Innocuous fumbling, as a false positive, are generally the result of some form of misconfiguration or miscommunication to the target. For example: the DNS name for destination.com is moved from IP address A to IP address B; until the change thoroughly propagates through the DNS system, users will accidentally visit address A instead of B. These types of errors, when they occur, will come from multiple sources and will be consistent. Going back to the destination.com case, address A is no longer used and address C on the same network is dark (that is, it has no domain name); users may accidentally visit A for a while, but they will not visit C. Suspicious fumbling involves users who visit multiple nonexistent destinations; a host may visit A due to a configuration error, he might possibly visit C due to chance, but if he visits A and C, then he’s more likely scouting out a target.

Distinguishing malicious fumbling from innocuous failures is therefore, as Northcutt says, about deciding on a threshold—the number of events tolerated before you raise an alert. There are a number of mechanisms to do this:

1. Calculate an expected value for the number of hosts on the network that a user should contact within a fixed period.

2. An alternative method is to use sequential hypothesis testing, a statistical technique that calculates the likelihood that a phenomenon will pass or fail a particular test multiple times. This approach was pioneered in infosec by Jaeyeoon Jung in her 2004 paper, “Fast Portscan Detection Using Sequential Hypothesis Testing.”[23]

3. Raise an alert whenever a user visits a dark address.

The thing about malicious fumbling is that the attackers, generally, have no particular reason to be subtle. If someone is scanning a site, she’s going to hit everything quickly. Statistical methods are primarily useful to find the attacker quickly, and consequently have more use in active defense rather than in alarm generation.

Forensic Analysis of Fumbling

Scanning qua scanning is basically of no interest. Every idiot on the planet scans the Internet, and a number of them scan it multiple times daily. There is some worm-based scanning (such as with Code Red and SQLSlammer, if you want to get truly Jurassic), which has gone on for yearswithout any noticeable effect. Scanning is like rain: it’s going to happen, and the real question is identifying the damage that it causes.
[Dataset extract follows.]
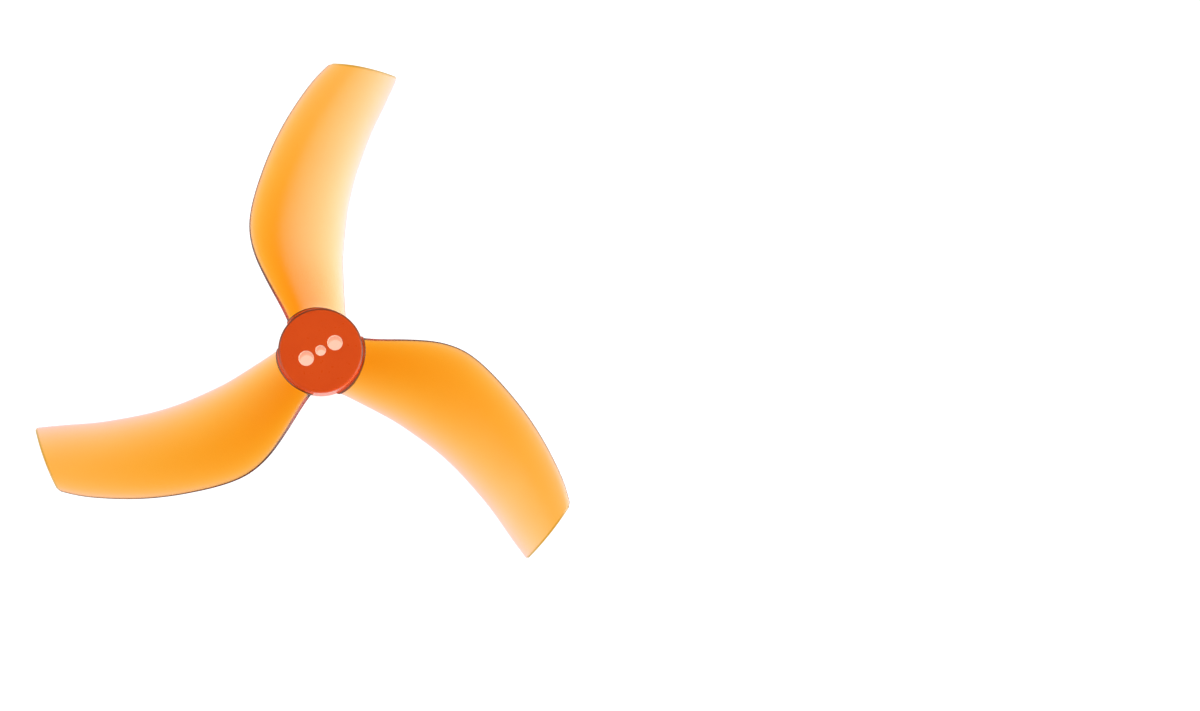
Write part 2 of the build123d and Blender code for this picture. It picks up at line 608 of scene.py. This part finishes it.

When receiving a scan alarm, there are several basic questions to ask:

1. Who responded to the scanner? As far as I’m concerned, scanners can visit as much of my dark space as they like. What I’m really concerned about is whether anyone in my network talked back to the scanner, and what they did afterward. More specific questions include:

a. Did the scanner have a serious conversation with any host? Attack software usually rolls scanning and exploit into a two-step process. Consequently, my first question about any scan is whether it ended before the true exploit.

b. Did any responding host have suspicious conversations afterward? Suspicious conversations include communications with external hosts (especially if it’s an internal server), receipt of a file, and communications on odd ports.

2. Did the scanner find out something about my network I didn’t know? Inventories are always at least slightly out of date, and attacks are taking place all the time. Given that, it makes sense to take advantage of the scanner’s hard work for our own benefit.

a. Did the scanner identify previously unknown hosts? This is an example of the previous item about unknown information.

b. Did the scanner identify previously unknown services?

3. What else did the scanner do? Bots usually do multiple things at one time, and it’s good to check whether the scanner scanned other ports, engaged in other types of probes, or tried multiple types of attacks.

There are several good questions to ask about fumblers in general:

1. What else did the fumbler do? If the same address or source is sending mail to multiple targets, it’s likely to be a spammer and, much like a scanner, is using a bot as a utility knife kind of tool.

2. Are there preferred targets? This particularly applies to fumbling with email addresses, because IP addresses are drawn from a much smaller pool. Are there common target addresses on your network? If so, they’re good candidates for further instrumentation.

Engineering a Network to Take Advantage of Fumbling

Fumbling often takes advantage of common network configuration and assumptions. Most obviously, attackers scan common ports like 22 because they expect to encounter services there. You can take advantage of these assumptions to place more sensitive instrumentation on the network, such as full packet capture.

Because malicious scans exploit the regularity of most target sites, you can make the lives of attackers a bit harder by configuring your site in a somewhat irregular way:

Rearrange addresses

Most scanning is linear: the attacker will hit address X, then X+1, and so on. Most administrators and DHCP implementations also assign addresses linearly. It’s not uncommon to have a /24 or /27 where the upper half is entirely dark. Rearranging addresses so that they’re scattered evenly across the network, or leaving large empty gaps in the network is a simple method that creates dark space.

Move targets

Port assignments are largely a social convention, and most modern applications should be able to handle a service located on an unorthodox port. Especially when dealing with internal services, which shouldn’t be accessed by the outside world, port reassignment is a cheap mechanism to frustrate more basic scanners.

Further Reading

1. Jaeyeon Jung, Vern Paxson, Arthur W. Berger, and Hari Balakrishnan, “Fast Portscan Detection Using Sequential Hypothesis Testing,” Proceedings of the 2004 IEEE Symposium on Security and Privacy.


[19] Alata, E. et al., “Lessons learned from the deployment of a high-interaction honeypot,” EDCC 2006.

[20] See RFC 1945 and RFC 2617.

[21] Googlebot is a notable exception to this, and includes instructions on how to verify Googlebot.

[22] I once logged onto an account I had never used and was greeted by 3,000 spam messages.

[23] Jung, Jaeyeon et al. “Fast Portscan Detection Using Sequential Hypothesis Testing.” Paper presented at the IEEE Symposium on Security and Privacy, Oakland, CA, May 2004.